The European Commission today approved the fourth pillar of the Federal Government’s package of measures for businesses which are particularly badly affected by the repercussions of Russia’s war of aggression against Ukraine. This means that the energy cost reduction programme for energy-intensive industries can start tomorrow.

Russia’s war of aggression against Ukraine is also having tangible impacts on German firms, with many businesses struggling to cope with the high increase in energy prices. The Federal Ministry for Economic Affairs and Climate Action and the Federal Finance Ministry therefore presented a package of measures for the companies particularly affected by the consequences of the war on 8 April 2022.

This package consists of several components which are gradually being implemented. Following the introduction of the KfW loan programme in late April / early May and the expansion of the Federation-Länder guarantee programmes, and since the margining hedging instrument became available on 17 June 2022, the fourth pillar of the package is now commencing: the energy cost reduction programme for energy-intensive industry.

Eligible energy-intensive and trade-intensive companies can receive a grant of up to €50 million towards their increased gas and electricity costs. The assistance programme has been allocated funding of up to €5 billion.

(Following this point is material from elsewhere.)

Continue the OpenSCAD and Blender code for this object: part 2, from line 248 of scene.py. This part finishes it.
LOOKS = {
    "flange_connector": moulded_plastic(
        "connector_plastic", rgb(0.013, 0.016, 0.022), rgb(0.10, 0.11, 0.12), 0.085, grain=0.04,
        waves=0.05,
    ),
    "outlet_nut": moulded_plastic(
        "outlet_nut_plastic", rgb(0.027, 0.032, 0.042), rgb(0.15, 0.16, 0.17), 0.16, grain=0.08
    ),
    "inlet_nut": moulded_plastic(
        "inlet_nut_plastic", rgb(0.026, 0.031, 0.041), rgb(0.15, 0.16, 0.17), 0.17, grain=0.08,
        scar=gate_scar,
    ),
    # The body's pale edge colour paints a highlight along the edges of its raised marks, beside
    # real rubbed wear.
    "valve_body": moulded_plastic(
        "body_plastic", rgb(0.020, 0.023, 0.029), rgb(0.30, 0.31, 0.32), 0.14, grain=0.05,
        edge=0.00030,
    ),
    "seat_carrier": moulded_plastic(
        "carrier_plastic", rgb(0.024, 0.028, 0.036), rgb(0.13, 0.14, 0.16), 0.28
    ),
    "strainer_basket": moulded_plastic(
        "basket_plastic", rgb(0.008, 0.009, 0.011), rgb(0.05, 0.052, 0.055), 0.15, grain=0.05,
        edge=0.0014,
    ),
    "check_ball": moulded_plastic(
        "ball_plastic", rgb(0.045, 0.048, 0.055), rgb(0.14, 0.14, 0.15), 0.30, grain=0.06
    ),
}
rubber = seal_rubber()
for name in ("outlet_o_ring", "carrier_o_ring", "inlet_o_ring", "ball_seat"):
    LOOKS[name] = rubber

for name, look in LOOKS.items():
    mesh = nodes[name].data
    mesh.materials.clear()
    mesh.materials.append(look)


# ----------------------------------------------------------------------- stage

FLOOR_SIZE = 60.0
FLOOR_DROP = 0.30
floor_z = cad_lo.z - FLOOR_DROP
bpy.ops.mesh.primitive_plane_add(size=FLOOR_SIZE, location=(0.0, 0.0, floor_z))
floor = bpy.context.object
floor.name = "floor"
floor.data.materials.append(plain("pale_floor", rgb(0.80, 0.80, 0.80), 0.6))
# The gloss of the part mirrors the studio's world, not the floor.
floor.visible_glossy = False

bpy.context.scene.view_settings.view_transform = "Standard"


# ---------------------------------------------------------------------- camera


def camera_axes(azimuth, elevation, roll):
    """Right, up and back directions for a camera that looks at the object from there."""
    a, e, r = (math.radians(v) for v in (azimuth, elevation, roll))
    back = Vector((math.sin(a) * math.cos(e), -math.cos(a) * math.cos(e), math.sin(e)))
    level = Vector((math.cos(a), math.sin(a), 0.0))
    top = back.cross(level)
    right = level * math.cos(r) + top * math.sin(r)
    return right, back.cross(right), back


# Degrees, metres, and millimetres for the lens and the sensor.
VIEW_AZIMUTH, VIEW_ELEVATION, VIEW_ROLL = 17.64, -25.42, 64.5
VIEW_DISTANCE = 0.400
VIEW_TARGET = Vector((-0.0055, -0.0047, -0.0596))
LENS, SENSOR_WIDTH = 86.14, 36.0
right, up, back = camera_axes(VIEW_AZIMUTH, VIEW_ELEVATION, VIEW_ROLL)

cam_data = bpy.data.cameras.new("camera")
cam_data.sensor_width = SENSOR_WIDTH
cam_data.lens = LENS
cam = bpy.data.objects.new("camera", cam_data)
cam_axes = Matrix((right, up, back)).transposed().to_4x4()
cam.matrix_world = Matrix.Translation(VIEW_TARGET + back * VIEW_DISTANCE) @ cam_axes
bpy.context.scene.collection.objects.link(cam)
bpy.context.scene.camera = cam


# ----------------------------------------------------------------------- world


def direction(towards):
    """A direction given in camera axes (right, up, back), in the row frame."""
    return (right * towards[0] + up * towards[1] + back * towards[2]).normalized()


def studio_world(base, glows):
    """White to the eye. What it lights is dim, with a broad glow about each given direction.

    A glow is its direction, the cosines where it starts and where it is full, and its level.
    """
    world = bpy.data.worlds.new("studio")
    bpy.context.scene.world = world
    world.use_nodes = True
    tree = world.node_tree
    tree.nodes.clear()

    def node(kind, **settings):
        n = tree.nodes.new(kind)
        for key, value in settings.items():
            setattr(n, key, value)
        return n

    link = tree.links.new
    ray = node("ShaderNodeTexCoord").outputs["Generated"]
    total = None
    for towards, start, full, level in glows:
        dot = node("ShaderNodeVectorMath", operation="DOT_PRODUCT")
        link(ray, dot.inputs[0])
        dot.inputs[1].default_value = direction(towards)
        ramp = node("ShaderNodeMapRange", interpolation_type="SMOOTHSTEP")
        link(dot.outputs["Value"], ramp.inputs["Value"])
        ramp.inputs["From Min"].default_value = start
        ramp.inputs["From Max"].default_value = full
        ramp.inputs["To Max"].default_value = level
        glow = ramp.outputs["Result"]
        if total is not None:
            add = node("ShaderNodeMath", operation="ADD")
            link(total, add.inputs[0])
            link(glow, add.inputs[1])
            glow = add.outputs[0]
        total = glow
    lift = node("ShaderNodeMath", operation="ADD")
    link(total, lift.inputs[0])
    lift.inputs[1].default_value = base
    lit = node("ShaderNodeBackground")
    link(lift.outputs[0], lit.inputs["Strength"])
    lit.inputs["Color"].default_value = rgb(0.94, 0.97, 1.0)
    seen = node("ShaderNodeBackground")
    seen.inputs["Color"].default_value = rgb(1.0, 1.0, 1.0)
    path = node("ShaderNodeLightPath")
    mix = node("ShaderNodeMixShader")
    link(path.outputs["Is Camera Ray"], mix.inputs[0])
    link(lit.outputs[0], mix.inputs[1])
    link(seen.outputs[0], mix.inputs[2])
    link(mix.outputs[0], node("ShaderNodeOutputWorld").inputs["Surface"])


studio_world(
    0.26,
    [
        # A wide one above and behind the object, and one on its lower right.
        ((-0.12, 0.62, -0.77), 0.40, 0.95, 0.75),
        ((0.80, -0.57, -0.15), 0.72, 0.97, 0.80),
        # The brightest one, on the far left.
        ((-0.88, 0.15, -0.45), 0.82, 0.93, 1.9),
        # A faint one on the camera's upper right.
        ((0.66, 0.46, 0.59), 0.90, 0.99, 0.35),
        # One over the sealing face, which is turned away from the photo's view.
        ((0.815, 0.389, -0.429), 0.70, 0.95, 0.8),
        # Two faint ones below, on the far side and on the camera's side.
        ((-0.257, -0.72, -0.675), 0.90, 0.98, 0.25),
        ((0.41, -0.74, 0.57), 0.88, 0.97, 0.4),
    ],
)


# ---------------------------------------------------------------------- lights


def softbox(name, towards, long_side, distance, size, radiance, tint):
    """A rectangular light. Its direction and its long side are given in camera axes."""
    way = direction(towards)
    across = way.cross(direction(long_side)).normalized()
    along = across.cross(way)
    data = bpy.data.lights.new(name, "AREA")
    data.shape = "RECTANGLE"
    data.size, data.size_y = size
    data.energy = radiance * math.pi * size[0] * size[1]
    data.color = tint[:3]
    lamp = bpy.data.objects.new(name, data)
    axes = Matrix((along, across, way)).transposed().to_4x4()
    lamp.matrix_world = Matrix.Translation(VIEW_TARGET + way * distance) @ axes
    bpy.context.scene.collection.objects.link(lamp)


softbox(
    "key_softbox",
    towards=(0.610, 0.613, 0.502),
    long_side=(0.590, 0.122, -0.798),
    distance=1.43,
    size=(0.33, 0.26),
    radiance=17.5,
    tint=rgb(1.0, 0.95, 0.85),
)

The programme is precisely targeted. It serves to cut the costs of the increased gas and electricity prices for particularly affected energy-intensive and trade-intensive companies. At the same time, the programme is designed to ensure that energy consumption is not boosted, and no price-driving effects are triggered. In addition to the eligibility requirements, the programme also contains a strict rule preventing the payment of bonuses to directors.

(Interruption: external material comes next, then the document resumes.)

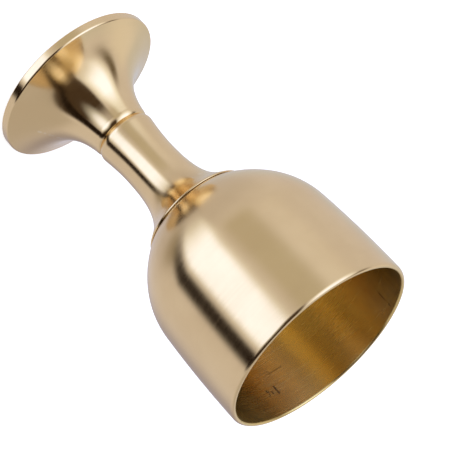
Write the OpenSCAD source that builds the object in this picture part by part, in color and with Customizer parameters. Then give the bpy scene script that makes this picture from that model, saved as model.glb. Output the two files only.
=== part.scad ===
// Bar jigger: a bell-shaped large cup and a trumpet-shaped small cup, joined by a hollow turned stem.
// The axis is Z and the origin is the centre of the small cup's rim, which is the foot it stands on.
// A stud inside the stem draws the two cups together and clamps the stem between them.

/* [Large cup] */
// Outside radius of the wall at the mouth
cup_r = 24.2; // [23.6:0.05:24.6]
// Height of the mouth above the foot
cup_top = 86.85; // [85:0.05:90]
// Wall thickness of both cups
wall = 1.1; // [0.9:0.05:1.2]
// Height of the floor's outside at the axis
dome_z = 40.2; // [39.9:0.1:40.5]
// Outside radius where the dome turns into the wall
dome_r = 23.16; // [22.9:0.01:23.4]
// Height where the dome turns into the wall
dome_top = 61.8; // [60:0.1:64]
// Outward lean of the wall at that height, in degrees
wall_lean = 5; // [3:0.5:6]
// Reach of the dome's curve along the floor
floor_pull = 8.6; // [8.2:0.1:9]
// Reach of the dome's curve down from the wall
dome_pull = 13.3; // [12.8:0.1:13.8]
// Height of the rounding on the lip's outer edge
lip_round = 0.9; // [0.6:0.05:1.1]
// Height of the rounding on the lip's inner edge
lip_inside = 0.5; // [0.3:0.05:0.7]
// Width of the flat ring on top of the lip
lip_flat = 0.15; // [0.1:0.05:0.3]

/* [Measure marks] */
// Height of the measuring line inside the large cup
line_z = 76.3; // [70:0.1:78]
// Depth of the engraving
mark_depth = 0.1; // [0.05:0.01:0.2]
// Width of an engraved stroke
mark_w = 0.3; // [0.2:0.05:0.4]
// Height of a figure
figure_h = 2.4; // [1.8:0.1:2.8]

/* [Stem] */
// Height of the joint between the small cup and the stem
joint_z = 18.1; // [18:0.05:18.3]
// Outside radius of the stem's shoulder
shoulder_r = 7; // [6.8:0.01:7.1]
// Height of the shoulder's rounded edge
shoulder_h = 1.5; // [1.2:0.1:1.8]
// Outside radius at the waist
waist_r = 6.42; // [6.3:0.01:6.6]
// Height of the waist
waist_z = 27.5; // [26:0.1:29]
// Reach of the flare's curve up from the waist
waist_pull = 11.6; // [11:0.1:12]
// Outside radius where the flare's rounded edge starts
flare_r = 12.95; // [12.7:0.05:13.2]
// Height where the flare's rounded edge starts
flare_z = 44.35; // [44.2:0.05:44.45]
// Lean of the flare at its edge, in degrees from the axis
flare_lean = 51; // [48:0.5:54]
// Reach of the flare's curve back from its edge
flare_pull = 4.8; // [4.4:0.1:5.2]
// Radius of the flare's rounded edge
flare_round = 0.3; // [0.2:0.05:0.4]
// Radius of the stem's bore
bore_r = 5; // [4.9:0.05:5.1]

/* [Small cup] */
// Outside radius of the rim
rim_r = 20.45; // [20:0.05:21]
// Height of the rim's upright band
rim_h = 1.65; // [1.5:0.05:1.8]
// Radius of the rounding between the band and the trumpet
rim_round = 0.55; // [0.4:0.05:0.7]
// Lean of the trumpet at the rim, in degrees from the axis
horn_lean = 68.5; // [64:0.5:70]
// Reach of the trumpet's curve in from the rim
horn_pull = 11.9; // [11.2:0.1:12.4]
// Outside radius of the neck
neck_r = 7.02; // [6.9:0.01:7.1]
// Height where the neck's rounded collar starts
neck_z = 16.6; // [16.4:0.1:16.8]
// Lean of the neck below the collar, in degrees from the axis
neck_lean = 10.5; // [9:0.5:12]
// Reach of the trumpet's curve down from the neck
neck_pull = 4.6; // [4.2:0.1:5]

/* [Hidden fixings] */
// Radius of the tie stud
stud_r = 2.5; // [2:0.25:3]
// Radius of the plug that closes the small cup's neck
plug_r = 5.6; // [5.4:0.05:5.7]
// Height of the small cup's floor
small_floor_z = 14.6; // [14.4:0.1:14.8]
// Radius of the boss under the large cup
boss_r = 4.8; // [4.4:0.1:4.9]
// Height of the boss's lower face
boss_z = 35.6; // [34:0.1:36.5]

/* [Hidden] */
$fn = 96;
gold = "#c8a878";
steel = "#b9bbbd";
curve_steps = 16;
// Radius at the bottom of the groove between the collar and the shoulder
groove_r = 6.2;
edge = 0.25;
// Inside radius of the flat ring under the rim
inner_land_r = rim_r - 0.8;
// Share of the wall's thickness taken by the rounding on the lip's outer edge
lip_share = 0.55;
// Reach of the wall's curve at both of its ends
side_pull = 8;
// Places round the axis, in degrees: the measuring line and its sweep, then the figures from right to left
line_turn = 57;
line_sweep = 9;
figure_turn = 54;
half_turn = 49.5;
side_turn = 139.5;
// Engraved strokes start this far inside the wall
mark_start = 0.4;
// The figures stand this far above the measuring line
figure_gap = 3;
// The shoulder's curve: its step inward, its reach up from the shoulder and its reach down from the waist
shoulder_in = 0.2;
shoulder_pull = 1.9;
waist_low_pull = 3.5;
// The stem is drawn this far above its flare's edge, then trimmed to fit the dome
flare_spare = 2;
spigot_top = joint_z + 2.6;
// The stud stands this far above the small cup's floor and stops this far below the large one's
stud_low = small_floor_z + 2.2;
stud_top = dome_z - 0.9;
thread_relief = 0.3;
dish = 0.6;

// Points and directions are [radius, height]. A lean is an angle from the axis, outward.
function along(lean) = [sin(lean), cos(lean)];
function around(turn) = [cos(turn), sin(turn)];
function bezier(c, t) =
    pow(1 - t, 3) * c[0] + 3 * pow(1 - t, 2) * t * c[1] + 3 * (1 - t) * t * t * c[2] + pow(t, 3) * c[3];
function slope(c, t) =
    3 * pow(1 - t, 2) * (c[1] - c[0]) + 6 * (1 - t) * t * (c[2] - c[1]) + 3 * t * t * (c[3] - c[2]);
// A point of the curve, moved to the left of its direction of travel
function shifted(c, t, gap) = let (d = slope(c, t)) bezier(c, t) + gap * [-d[1], d[0]] / norm(d);
function outline(c, gap, from = 0, to = 1) =
    [for (i = [0:curve_steps]) shifted(c, from + (to - from) * i / curve_steps, gap)];
function backward(points) = [for (i = [len(points) - 1:-1:0]) points[i]];
// A quarter round from point a to point b that leaves a upright and reaches b level
function quarter(a, b) = [for (t = [0:15:90]) [b[0] + (a[0] - b[0]) * cos(t), a[1] + (b[1] - a[1]) * sin(t)]];

// Large cup: floor and dome, then the wall up to the lip
dome = [
    [0, dome_z],
    [floor_pull, dome_z],
    [dome_r, dome_top] - dome_pull * along(wall_lean),
    [dome_r, dome_top]
];
lip_z = cup_top - lip_round;
side = [
    [dome_r, dome_top],
    [dome_r, dome_top] + side_pull * along(wall_lean),
    [cup_r, lip_z - side_pull],
    [cup_r, lip_z]
];
mouth_r = cup_r - wall;

// Stem: the stretch from the shoulder to the waist, then the flare
shoulder = [
    [shoulder_r, joint_z + shoulder_h],
    [shoulder_r - shoulder_in, joint_z + shoulder_h + shoulder_pull],
    [waist_r, waist_z - waist_low_pull],
    [waist_r, waist_z]
];
flare = [
    [waist_r, waist_z],
    [waist_r, waist_z + waist_pull],
    [flare_r, flare_z] - flare_pull * along(flare_lean),
    [flare_r, flare_z]
];
flare_tip = flare[3] - flare_round * around(-flare_lean);
flare_wall = waist_r - bore_r;

// Small cup: the trumpet, from its rim up to its neck
horn_start = [rim_r - rim_round * (1 - cos(horn_lean)), rim_h + rim_round * sin(horn_lean)];
horn = [
    horn_start,
    horn_start + horn_pull * [-sin(horn_lean), cos(horn_lean)],
    [neck_r, neck_z] + neck_pull * [sin(neck_lean), -cos(neck_lean)],
    [neck_r, neck_z]
];
// The part of the trumpet's inside that lies below the plug
horn_inside = [for (p = outline(horn, wall)) if (p[1] < small_floor_z) p];

module spin(points) {
    rotate_extrude() polygon(points);
}

// Everything inside the large cup's outside surface, as one solid
module cup_blank() {
    spin(concat(
        outline(dome, 0),
        outline(side, 0),
        [[mouth_r, cup_top], [0, cup_top]]
    ));
}

module large_cup() {
    color(gold)
    difference() {
        cup_shell();
        measure_line();
        rotate(figure_turn) stroke(0, 0, figure_h);
        rotate(half_turn) half_figure();
        rotate(side_turn) side_figure();
    }
}

module cup_shell() {
    flat_r = cup_r - lip_share * wall;
    lip_out = quarter([cup_r, lip_z], [flat_r, cup_top]);
    lip_in = quarter([mouth_r, cup_top - lip_inside], [flat_r - lip_flat, cup_top]);
    spin(concat(
        outline(dome, 0),
        outline(side, 0, from = 0.05),
        lip_out,
        backward(lip_in),
        backward(outline(side, wall, from = 0.05, to = 0.98)),
        backward(outline(dome, wall))
    ));
}

// Engraved strokes start on the inside of the wall and cut outward into it
mark_r = mouth_r - mark_start;
mark_reach = mark_start + mark_depth;

module measure_line() {
    rotate(line_turn)
    rotate_extrude(angle = line_sweep)
    translate([mark_r, line_z])
    square([mark_reach, mark_w]);
}

// A stroke on the wall at angle zero: x runs round the wall to the right, h is its height above the
// foot of the figures
module stroke(x, h, length, tilt = 0) {
    translate([mark_r, -x, line_z + figure_gap + h])
    rotate([tilt, 0, 0])
    translate([0, -mark_w / 2, 0])
    cube([mark_reach, mark_w, length]);
}

module half_figure() {
    stroke(-0.5, 0.9, 0.9);
    stroke(0.1, 0.4, 1.6, tilt = -20);
    stroke(0.6, 0.2, 0.8);
}

module side_figure() {
    stroke(0, 2.1, 2.2);
    stroke(0.1, 5.4, 0.8);
}

// Tapped boss, welded under the large cup's floor and shaped to fit it
module cup_boss() {
    color(steel)
    difference() {
        translate([0, 0, boss_z]) cylinder(r = boss_r, h = dome_z + 1.5 - boss_z);
        cup_blank();
        translate([0, 0, boss_z - 1]) cylinder(r = stud_r, h = stud_top + thread_relief - boss_z + 1);
    }
}

module tie_stud() {
    tip = 0.5;
    color(steel)
    spin([
        [0, stud_low],
        [stud_r - tip, stud_low],
        [stud_r, stud_low + tip],
        [stud_r, stud_top - tip],
        [stud_r - tip, stud_top],
        [0, stud_top]
    ]);
}

// Sleeve with a rounded shoulder below and a flare above that sits on the dome
module stem() {
    color(gold)
    difference() {
        spin(concat(
            quarter([shoulder_r, joint_z + shoulder_h], [groove_r, joint_z]),
            [[bore_r, joint_z], [bore_r, waist_z]],
            outline(flare, flare_wall, from = 0.02),
            [flare_tip + [flare_round, flare_spare]],
            [for (t = [75:-15:15]) flare_tip + flare_round * around(t - flare_lean)],
            backward(outline(flare, 0)),
            backward(outline(shoulder, 0, to = 0.95))
        ));
        cup_blank();
    }
}

// Trumpet with an upright band round its rim and a rounded collar at its neck
module small_cup() {
    color(gold)
    spin(concat(
        [[inner_land_r, 0], [rim_r - edge, 0]],
        [[rim_r, edge]],
        [for (i = [0:4]) horn_start + rim_round * (around(horn_lean * i / 5) - around(horn_lean))],
        outline(horn, 0),
        quarter([neck_r, neck_z], [groove_r, joint_z]),
        [[plug_r, joint_z], [plug_r, small_floor_z]],
        backward(horn_inside)
    ));
}

// Turned plug that closes the neck, with a shallow dish as the cup's floor and a spigot for the stem
module neck_plug() {
    hole_z = stud_low - thread_relief;
    dish_r = plug_r - edge;
    color(gold)
    difference() {
        spin(concat(
            [for (t = [0:0.125:1]) [dish_r * t, small_floor_z + dish * (1 - t * t)]],
            [[plug_r, small_floor_z], [plug_r, joint_z]],
            [[bore_r, joint_z], [bore_r, spigot_top - edge]],
            [[bore_r - edge, spigot_top], [0, spigot_top]]
        ));
        translate([0, 0, hole_z]) cylinder(r = stud_r, h = spigot_top - hole_z + 1);
    }
}

large_cup();
cup_boss();
tie_stud();
stem();
small_cup();
neck_plug();
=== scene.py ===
"""Bar jigger in champagne gold: a bell-shaped large cup and a trumpet-shaped small cup on a waisted stem.

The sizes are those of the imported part. Z is the common axis and the small cup's rim stands on the floor.
"""

import math

import bpy
import numpy as np
from bpy.props import FloatProperty, FloatVectorProperty, PointerProperty
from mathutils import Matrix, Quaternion, Vector


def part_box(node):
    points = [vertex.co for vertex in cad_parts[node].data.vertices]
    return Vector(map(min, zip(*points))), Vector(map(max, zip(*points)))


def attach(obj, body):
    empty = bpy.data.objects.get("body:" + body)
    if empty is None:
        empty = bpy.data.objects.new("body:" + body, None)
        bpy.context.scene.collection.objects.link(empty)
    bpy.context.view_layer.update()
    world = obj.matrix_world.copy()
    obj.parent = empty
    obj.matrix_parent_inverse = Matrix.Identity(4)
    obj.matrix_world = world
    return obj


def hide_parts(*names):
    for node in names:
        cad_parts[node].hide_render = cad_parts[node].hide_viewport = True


bl_info = {
    "name": "Bar jigger",
    "version": (1, 0, 0),
    "blender": (4, 5, 0),
    "location": "3D View > Sidebar > Jigger",
    "description": "Builds a double-ended bar jigger around its packed frame",
    "category": "Object",
}

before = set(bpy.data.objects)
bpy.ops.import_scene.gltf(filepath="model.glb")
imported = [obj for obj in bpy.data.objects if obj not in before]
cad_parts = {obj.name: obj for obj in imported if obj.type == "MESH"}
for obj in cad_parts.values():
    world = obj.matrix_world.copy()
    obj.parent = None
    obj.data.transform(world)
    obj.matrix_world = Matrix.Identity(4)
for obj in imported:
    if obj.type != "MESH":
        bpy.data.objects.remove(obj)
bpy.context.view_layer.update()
CUP_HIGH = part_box("large_cup")[1]
STEM_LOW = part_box("stem")[0]
FOOT_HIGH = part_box("small_cup")[1]
MM = 0.001


def measured(label, about, value):
    """A size in metres, such as one taken from the frame."""
    return FloatProperty(name=label, description=about, default=value, unit="LENGTH", precision=5)


def length(label, about, value):
    """A size given in millimetres and kept in metres."""
    return measured(label, about, value * MM)


def angle(label, about, degrees):
    """An angle given in degrees and kept in radians."""
    return FloatProperty(name=label, description=about, default=math.radians(degrees), subtype="ANGLE")


def share(label, about, value):
    """A number from 0 to 1."""
    return FloatProperty(name=label, description=about, default=value, min=0.0, max=1.0, subtype="FACTOR")


def tone(label, about, rgb):
    """A colour in linear light."""
    return FloatVectorProperty(
        name=label, description=about, default=rgb, size=3, min=0.0, soft_max=1.0, subtype="COLOR"
    )


# ---------------------------------------------------------------- sizes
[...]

The programme is being administered by the Federal Office for Economic Affairs and Export Control. Applications can be made from tomorrow, 15 July 2022.

Further information about the grant programme for energy-intensive industry

The energy cost reduction programme is a programme to reduce the rise in gas and electricity prices in the form of a temporary, narrowly defined grant for companies particularly affected by the rise in gas and electricity prices.

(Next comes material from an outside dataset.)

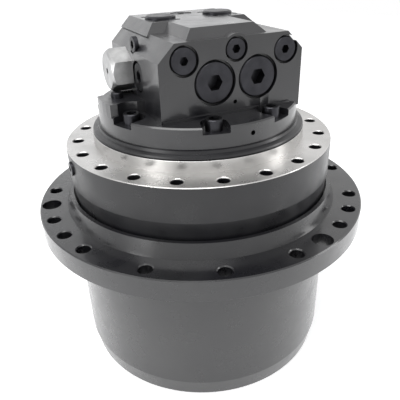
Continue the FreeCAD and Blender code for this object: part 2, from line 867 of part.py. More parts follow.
def make_second_stage():
    bore = S.second_pin_radius + S.running_gap
    ring_pitch = 360 / float(S.ring_teeth)
    planet_pitch = 360 / float(S.second_planet_teeth)
    for number in range(SECOND_PLANETS):
        label = f"second_planet_{number + 1}"
        angle = 360 * number / SECOND_PLANETS
        # the ring's spaces fall half a pitch off at every other planet
        off = (angle / ring_pitch) % 1.0
        gear = spur_gear(label + "_gear", S.second_planet_teeth, 1.0, SECOND_PLANET_BOTTOM,
                         S.second_planet_width, bore, off * planet_pitch)
        copies(label, gear, [Placement(Vector(*around(float(SECOND_CENTRES), angle), 0),
                                       Rotation(Vector(0, 0, 1), angle))])
    spur_gear("second_sun", S.second_sun_teeth, 1.0, FIRST_PLATE_BOTTOM,
              SECOND_PLANET_TOP - FIRST_PLATE_BOTTOM + 1, S.second_sun_bore_radius, second_sun_phase())
    carrier = new_body("second_carrier_casting")
    key_root = S.carrier_hub_radius - S.carrier_key_depth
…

Along with France and Luxembourg, Germany is one of the first Member States of the European Union to design such a programme and to make use of the European Commission’s Temporary Crisis Framework in this way.

1. What is being assisted?
Under this programme, the Federal Government is providing grants towards a share of the additional gas and electricity costs from February to September 2022 where the price has more than doubled compared with the average 2021 price. The share is graduated in three stages, depending on how affected the companies are, and basically calculated as follows:

a) 30% of the price difference (funding rate) and up to €2 million for companies which belong to an energy-intensive and trade-intensive sector under the Climate, Energy and Environmental Aid Guidelines (CEEAG) where the purchases of energy products amount to at least 3% of the production value.

b) 50% of the price difference and up to €25 million for companies which meet the above preconditions and also document an operating loss in the respective month due to the additional energy costs. In line with the rules of the TCF, the earnings before interest, taxes, depreciation and amortisation, excluding one-off impairments, (EBITDA) are used to calculate the operating loss. The assistance may not exceed 80% of the operating loss.

c) 70% of the price difference and up to €50 million for companies in the 26 sectors listed in Annex 1 of the TCF as being particularly badly affected (e.g. chemicals, glass, steel, metals, ceramics) which fulfil all the above-mentioned preconditions.

2. How is the assistance paid out?
The funding rates cited under 1) will be reduced on a one-off basis by 10 percentage points in July for the remaining period of the programme. In the funding months of July to September, only up to 80% of the volume of gas consumed by the company in the same period last year will be eligible for grants, in order to ensure that there is no incentive to consume a higher volume of gas.

In simple cases, a first instalment of 80% can be disbursed just a few weeks after the application is submitted – even for costs that are only expected to accrue in the future. However, the necessary fraud prevention checks may delay the disbursement, although the Federal Office for Economic Affairs and Export Control is required to pay out the money by the end of the year.

A strict ban on bonuses for directors ensures that only those companies which are actually in a genuine emergency situation pass their costs on to the community.

3. Does this mean that individual companies gain an advantage?
The aim is that targeted assistance is to be given where the need is greatest, i.e. where the repercussions of the current crisis are hard to cope with due to particularly high energy costs and the situation in international competition.

A grant programme has been drawn up which is intended to give appropriate support to the worst affected companies without providing support at random and without this stimulating gas consumption or pushing prices up.